Screenwriter Peter Morgan, who has also worked on series The Crown, said in an interview last week that Blair had a “blurred” memory and has been “pretending” he hasn’t watched the film, the Telegraph reported.

“There came a moment after the film that I wrote, The Queen, had come out where Tony Blair was asked about his audience with the Queen,” Morgan said.

And in his book, his autobiography, which, of course, came many years after we made the film The Queen, Tony Blair, when referring back to that critical period in the aftermath of Diana’s death, used a number of expressions and quotations that seemed to me to be very familiar because they sounded like my dialogue… I thought that I can’t have got it that right.

Morgan said that he and others involved in the film felt fairly confident about how Blair and the Queen would have approached the situation but “surely he didn’t say the very things that I’ve written (in the script) that he’d said?”.

He said he phoned colleagues to check whether they’d read Blair’s autobiography because “it sounded very much like the scene [he] wrote”.

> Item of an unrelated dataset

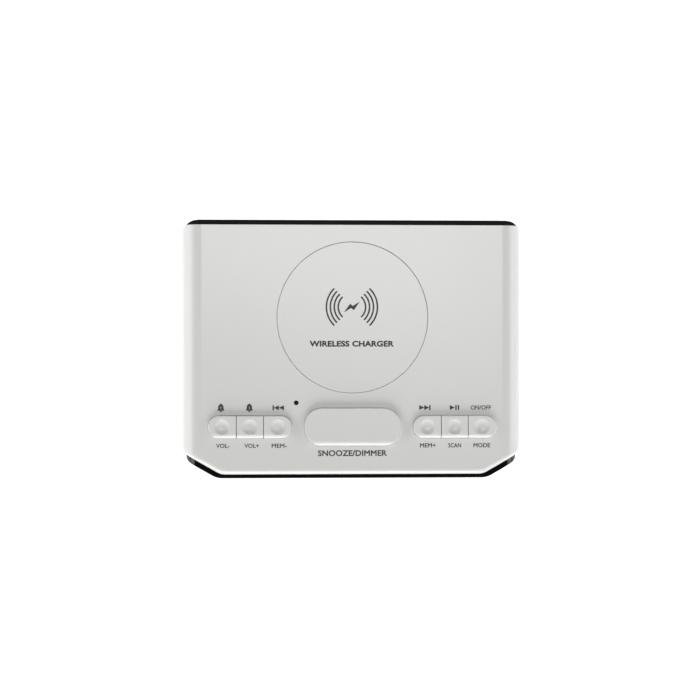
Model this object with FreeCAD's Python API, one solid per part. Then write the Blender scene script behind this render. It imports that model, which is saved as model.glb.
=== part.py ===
"""Bedside clock radio with a charging pad on its top face, as separate sub-parts.

A white sleeve wraps the top and sides, a black tray closes the underside, and black panels close the front
and the rear. The front corners are cut back by angled facets. +Z is up, the display faces -Y, +X is to the
user's right, and the origin is at the middle of the footprint on the table. All lengths are in millimetres.
"""

import FreeCAD
import Part

import math
import os

V = FreeCAD.Vector
X, Y, Z = V(1, 0, 0), V(0, 1, 0), V(0, 0, 1)

# ---- driving dimensions: the case ----
WIDTH = 165.0
DEPTH = 124.4
BODY_TOP = 62.0
FOOT_DROP = 2.0
WALL = 2.6
FRONT_PROUD = 1.9            # how far the black front panel stands out of the sleeve
FACET_PROUD = 2.6            # the same, on its facets
REAR_PROUD = 2.4             # the same, for the rear panel
PANEL_SKIN = 0.9             # the front panel's thickness within the sleeve
TOP_RADIUS = 10.0            # long top edges of the sleeve
BOTTOM_RADIUS = 8.0
REAR_RADIUS = 8.0            # upright rear corners, seen from above
FACET_RUN = 19.2             # facet, measured along X
FACET_RISE = 11.0            # facet, measured along Y
FACET_CORNER = 8.0           # rounding between the facets and the front
PANEL_INSET = 2.2            # how far the front panel's outline is drawn in from the case's
PANEL_SIDE_CORNER = 5.0      # rounding of its facets into those ends
FRONT_EDGE_RADIUS = 2.6      # softened front edge of the sleeve
PANEL_EDGE_RADIUS = 0.5
SPLIT_Z = 16.0               # joint line between sleeve and tray
SPLIT_GAP = 0.3
LIP = 1.5                    # thickness of the lips that key one casing part into the next
TRAY_LIP_FRONT, TRAY_LIP_REAR = -38.0, 28.0
FIT = 0.15                   # assembly clearance per side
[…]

And it seems that even Blair’s memory had sort of become blurred with what we had done… He said, ‘I then said that’. I was like, well, you didn’t. At least, I don’t think you did. Well, if you did, what a stroke of luck on my behalf. But I’m pretty sure you’re actually just quoting what I wrote, which you have watched and which you’ve subsequently denied that you’ve watched but which you’ve clearly watched.

Some examples include a section from the film where Blair – played by Sheen – tells his staff that he must “save this family from themselves” and, in his book, Blair wrote “I thought my job was to protect the monarchy”.

In another scene, the Queen’s private secretary says that Blair’s “people’s princess” speech is “over the top”, and Blair wrote that the phrase is “corny and over the top”.

When he has his first audience with the Queen after being elected Prime Minister, in the film she tells Blair “You are my tenth Prime Minister, Mr Blair. The first of course was Winston Churchill.”

In the book, Blair wrote that the Queen told him: “You are my tenth Prime Minister. The first was Winston.”

A spokesperson for Blair, however, said that the former prime minister hasn’t seen the film.